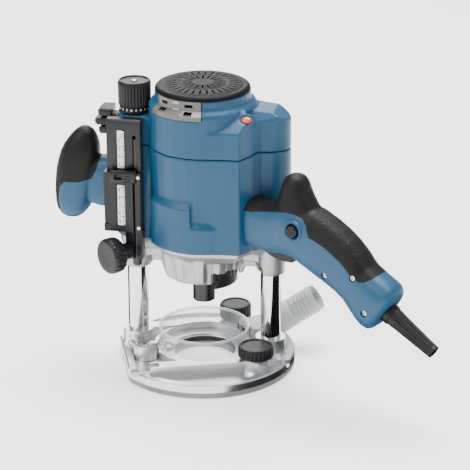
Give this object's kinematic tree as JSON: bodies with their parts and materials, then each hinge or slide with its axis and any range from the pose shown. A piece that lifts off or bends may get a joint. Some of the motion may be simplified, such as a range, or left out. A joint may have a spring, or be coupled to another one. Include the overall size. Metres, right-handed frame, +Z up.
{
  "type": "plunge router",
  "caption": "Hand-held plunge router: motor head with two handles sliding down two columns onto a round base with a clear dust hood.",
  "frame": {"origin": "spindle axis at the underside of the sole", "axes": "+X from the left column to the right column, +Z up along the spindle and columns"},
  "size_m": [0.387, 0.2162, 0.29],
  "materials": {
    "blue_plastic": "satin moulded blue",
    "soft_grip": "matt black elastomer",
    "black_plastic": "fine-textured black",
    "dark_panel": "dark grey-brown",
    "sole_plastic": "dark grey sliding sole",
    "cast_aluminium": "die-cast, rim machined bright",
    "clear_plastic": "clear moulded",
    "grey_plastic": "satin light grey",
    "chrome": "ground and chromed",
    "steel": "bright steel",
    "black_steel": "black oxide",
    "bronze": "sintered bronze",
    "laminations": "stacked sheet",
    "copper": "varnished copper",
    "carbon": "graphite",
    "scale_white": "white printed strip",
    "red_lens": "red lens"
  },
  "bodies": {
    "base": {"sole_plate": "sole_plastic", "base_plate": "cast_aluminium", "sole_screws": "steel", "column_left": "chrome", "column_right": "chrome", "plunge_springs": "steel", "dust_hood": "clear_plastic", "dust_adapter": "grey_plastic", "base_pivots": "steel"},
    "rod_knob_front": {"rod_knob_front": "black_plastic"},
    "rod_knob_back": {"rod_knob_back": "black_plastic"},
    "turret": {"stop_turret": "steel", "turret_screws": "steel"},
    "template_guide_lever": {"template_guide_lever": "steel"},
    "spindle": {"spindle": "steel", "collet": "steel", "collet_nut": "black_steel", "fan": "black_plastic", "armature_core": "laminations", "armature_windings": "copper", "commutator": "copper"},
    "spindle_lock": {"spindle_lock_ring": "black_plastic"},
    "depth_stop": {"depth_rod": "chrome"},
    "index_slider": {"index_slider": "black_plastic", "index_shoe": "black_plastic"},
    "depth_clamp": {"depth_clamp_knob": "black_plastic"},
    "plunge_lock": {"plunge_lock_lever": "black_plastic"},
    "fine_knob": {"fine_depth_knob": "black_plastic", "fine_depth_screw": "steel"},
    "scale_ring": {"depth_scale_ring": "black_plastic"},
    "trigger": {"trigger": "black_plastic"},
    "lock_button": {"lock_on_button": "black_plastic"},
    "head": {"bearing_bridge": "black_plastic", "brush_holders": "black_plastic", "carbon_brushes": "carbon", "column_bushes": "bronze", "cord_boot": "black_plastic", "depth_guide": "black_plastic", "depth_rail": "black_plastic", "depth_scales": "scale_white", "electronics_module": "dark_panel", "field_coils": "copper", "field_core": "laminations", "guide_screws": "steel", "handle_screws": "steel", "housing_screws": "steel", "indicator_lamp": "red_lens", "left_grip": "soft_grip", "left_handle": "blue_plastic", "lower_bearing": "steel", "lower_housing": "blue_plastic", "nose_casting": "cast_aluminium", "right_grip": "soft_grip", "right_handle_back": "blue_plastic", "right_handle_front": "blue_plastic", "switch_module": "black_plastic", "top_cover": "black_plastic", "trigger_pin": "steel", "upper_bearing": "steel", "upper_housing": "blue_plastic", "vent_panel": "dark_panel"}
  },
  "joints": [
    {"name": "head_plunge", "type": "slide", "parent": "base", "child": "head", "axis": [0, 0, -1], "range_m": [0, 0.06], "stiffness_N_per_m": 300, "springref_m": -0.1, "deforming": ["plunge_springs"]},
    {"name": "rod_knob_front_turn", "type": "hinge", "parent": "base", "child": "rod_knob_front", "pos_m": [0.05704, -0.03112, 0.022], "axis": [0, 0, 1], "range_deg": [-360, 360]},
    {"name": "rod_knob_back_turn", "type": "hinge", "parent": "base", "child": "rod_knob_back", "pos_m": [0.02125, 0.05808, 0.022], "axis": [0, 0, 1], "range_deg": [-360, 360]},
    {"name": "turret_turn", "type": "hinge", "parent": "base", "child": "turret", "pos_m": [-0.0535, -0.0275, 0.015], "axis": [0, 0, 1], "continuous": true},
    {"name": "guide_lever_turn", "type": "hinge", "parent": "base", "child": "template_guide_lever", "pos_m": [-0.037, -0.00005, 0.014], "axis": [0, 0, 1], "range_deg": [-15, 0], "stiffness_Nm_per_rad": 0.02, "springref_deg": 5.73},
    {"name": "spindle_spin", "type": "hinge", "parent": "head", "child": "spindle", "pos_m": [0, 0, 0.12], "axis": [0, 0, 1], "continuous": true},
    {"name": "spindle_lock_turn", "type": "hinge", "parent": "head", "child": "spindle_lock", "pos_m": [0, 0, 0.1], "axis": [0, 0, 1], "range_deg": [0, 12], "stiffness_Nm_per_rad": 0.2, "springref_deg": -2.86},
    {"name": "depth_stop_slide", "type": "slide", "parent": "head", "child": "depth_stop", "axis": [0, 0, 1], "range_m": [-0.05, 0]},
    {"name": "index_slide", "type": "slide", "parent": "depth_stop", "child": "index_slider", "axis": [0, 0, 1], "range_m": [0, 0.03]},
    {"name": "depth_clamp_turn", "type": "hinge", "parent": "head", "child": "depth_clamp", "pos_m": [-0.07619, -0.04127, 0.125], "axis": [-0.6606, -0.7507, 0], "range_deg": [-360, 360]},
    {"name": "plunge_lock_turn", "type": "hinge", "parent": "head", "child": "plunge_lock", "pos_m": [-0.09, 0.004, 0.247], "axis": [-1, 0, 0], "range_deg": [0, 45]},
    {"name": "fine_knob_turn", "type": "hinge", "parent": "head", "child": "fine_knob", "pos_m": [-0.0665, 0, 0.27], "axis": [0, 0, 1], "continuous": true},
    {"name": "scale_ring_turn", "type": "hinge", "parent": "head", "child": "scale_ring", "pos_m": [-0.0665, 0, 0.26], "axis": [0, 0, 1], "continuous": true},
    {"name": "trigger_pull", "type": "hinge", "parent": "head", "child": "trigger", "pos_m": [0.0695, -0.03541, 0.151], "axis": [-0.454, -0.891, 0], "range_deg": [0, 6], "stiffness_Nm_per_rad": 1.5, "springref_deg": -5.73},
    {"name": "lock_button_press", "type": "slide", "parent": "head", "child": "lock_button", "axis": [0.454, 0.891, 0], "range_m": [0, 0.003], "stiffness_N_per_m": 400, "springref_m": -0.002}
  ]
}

---

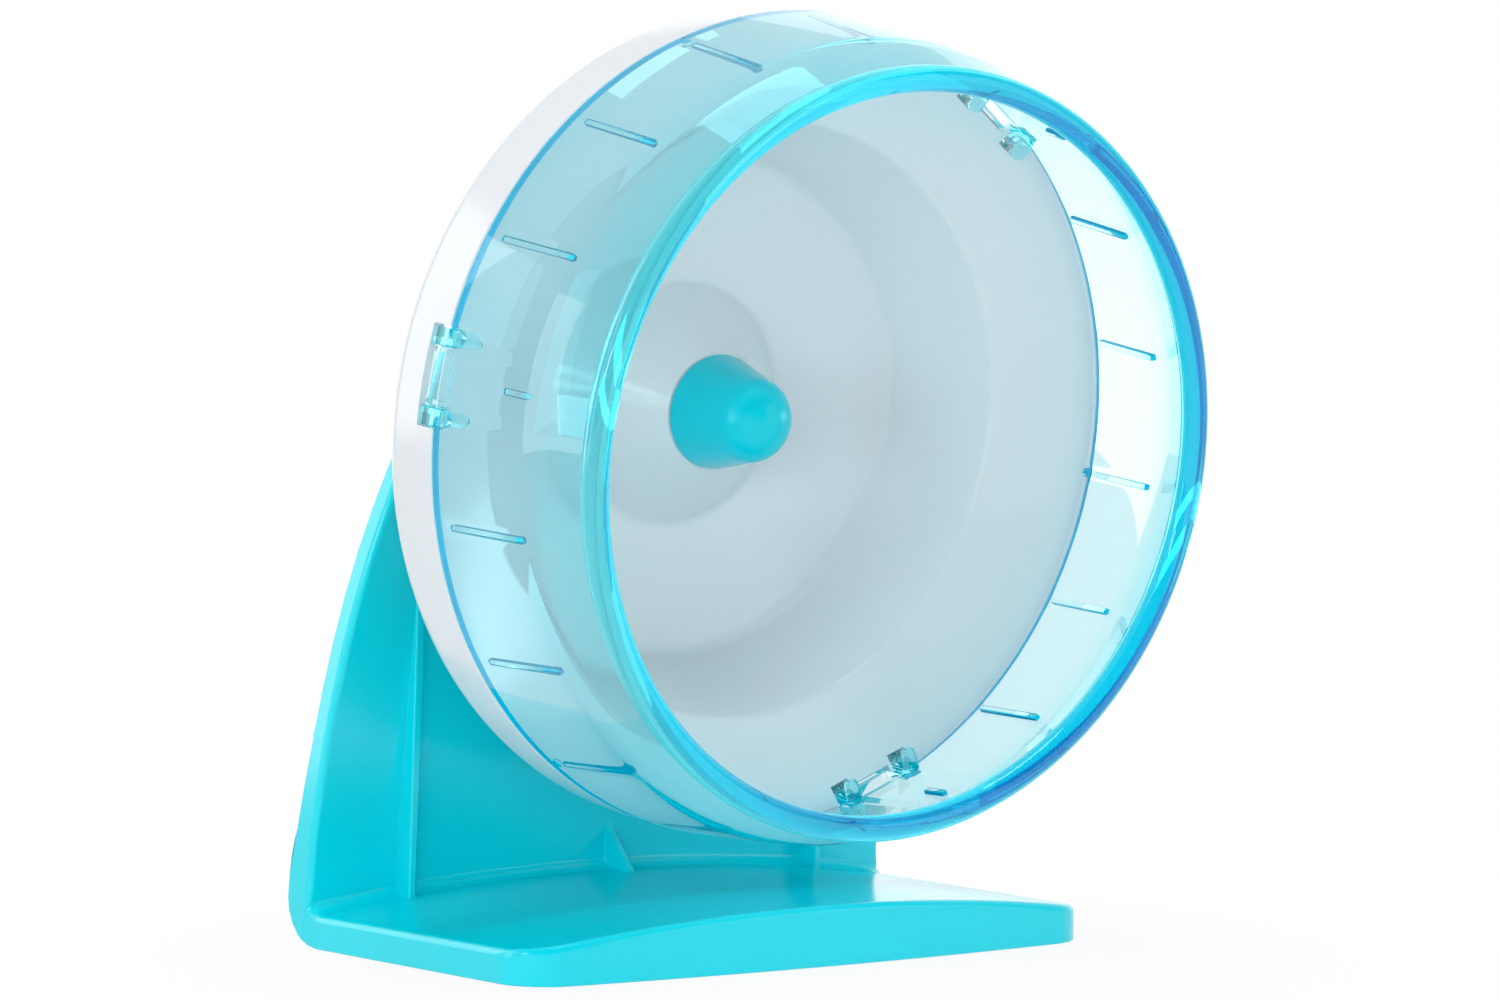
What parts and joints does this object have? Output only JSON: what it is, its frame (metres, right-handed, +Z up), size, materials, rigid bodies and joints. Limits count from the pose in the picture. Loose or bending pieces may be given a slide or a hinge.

==

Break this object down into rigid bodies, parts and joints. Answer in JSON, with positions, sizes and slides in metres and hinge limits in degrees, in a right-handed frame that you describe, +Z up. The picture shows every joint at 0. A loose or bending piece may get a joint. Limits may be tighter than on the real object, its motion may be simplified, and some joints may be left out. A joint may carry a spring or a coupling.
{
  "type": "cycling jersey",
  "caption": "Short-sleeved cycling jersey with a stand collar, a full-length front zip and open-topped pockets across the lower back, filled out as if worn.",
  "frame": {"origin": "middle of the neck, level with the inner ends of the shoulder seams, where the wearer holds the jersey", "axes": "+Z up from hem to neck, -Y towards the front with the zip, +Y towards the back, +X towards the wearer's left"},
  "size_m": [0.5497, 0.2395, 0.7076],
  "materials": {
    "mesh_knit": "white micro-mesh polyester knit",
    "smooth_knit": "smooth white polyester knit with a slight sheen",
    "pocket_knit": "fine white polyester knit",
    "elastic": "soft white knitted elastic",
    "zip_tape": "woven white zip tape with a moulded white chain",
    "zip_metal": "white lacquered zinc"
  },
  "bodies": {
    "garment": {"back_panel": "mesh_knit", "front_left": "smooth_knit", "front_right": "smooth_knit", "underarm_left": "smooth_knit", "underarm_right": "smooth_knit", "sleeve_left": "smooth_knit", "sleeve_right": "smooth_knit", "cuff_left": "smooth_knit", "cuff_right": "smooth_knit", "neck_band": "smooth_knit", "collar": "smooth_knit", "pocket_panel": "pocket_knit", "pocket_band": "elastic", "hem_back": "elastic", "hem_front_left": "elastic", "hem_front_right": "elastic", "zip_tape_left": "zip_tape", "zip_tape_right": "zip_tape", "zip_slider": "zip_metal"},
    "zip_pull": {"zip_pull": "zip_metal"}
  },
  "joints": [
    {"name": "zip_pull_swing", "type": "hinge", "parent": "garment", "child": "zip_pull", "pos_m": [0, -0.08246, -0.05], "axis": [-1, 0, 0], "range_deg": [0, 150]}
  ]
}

▶ **WRITTEN PROBLEM**
Go through the listing above and list every line that has the word "pose".

▶ **SOLUTION FOR THIS PROBLEM**
Give this object's kinematic tree as JSON: bodies with their parts and materials, then each hinge or slide with its axis and any range from the pose shown. A piece that lifts off or bends may get a joint. Some of the motion may be simplified, such as a range, or left out. A joint may have a spring, or be coupled to another one. Include the overall size. Metres, right-handed frame, +Z up.
What parts and joints does this object have? Output only JSON: what it is, its frame (metres, right-handed, +Z up), size, materials, rigid bodies and joints. Limits count from the pose in the picture. Loose or bending pieces may be given a slide or a hinge.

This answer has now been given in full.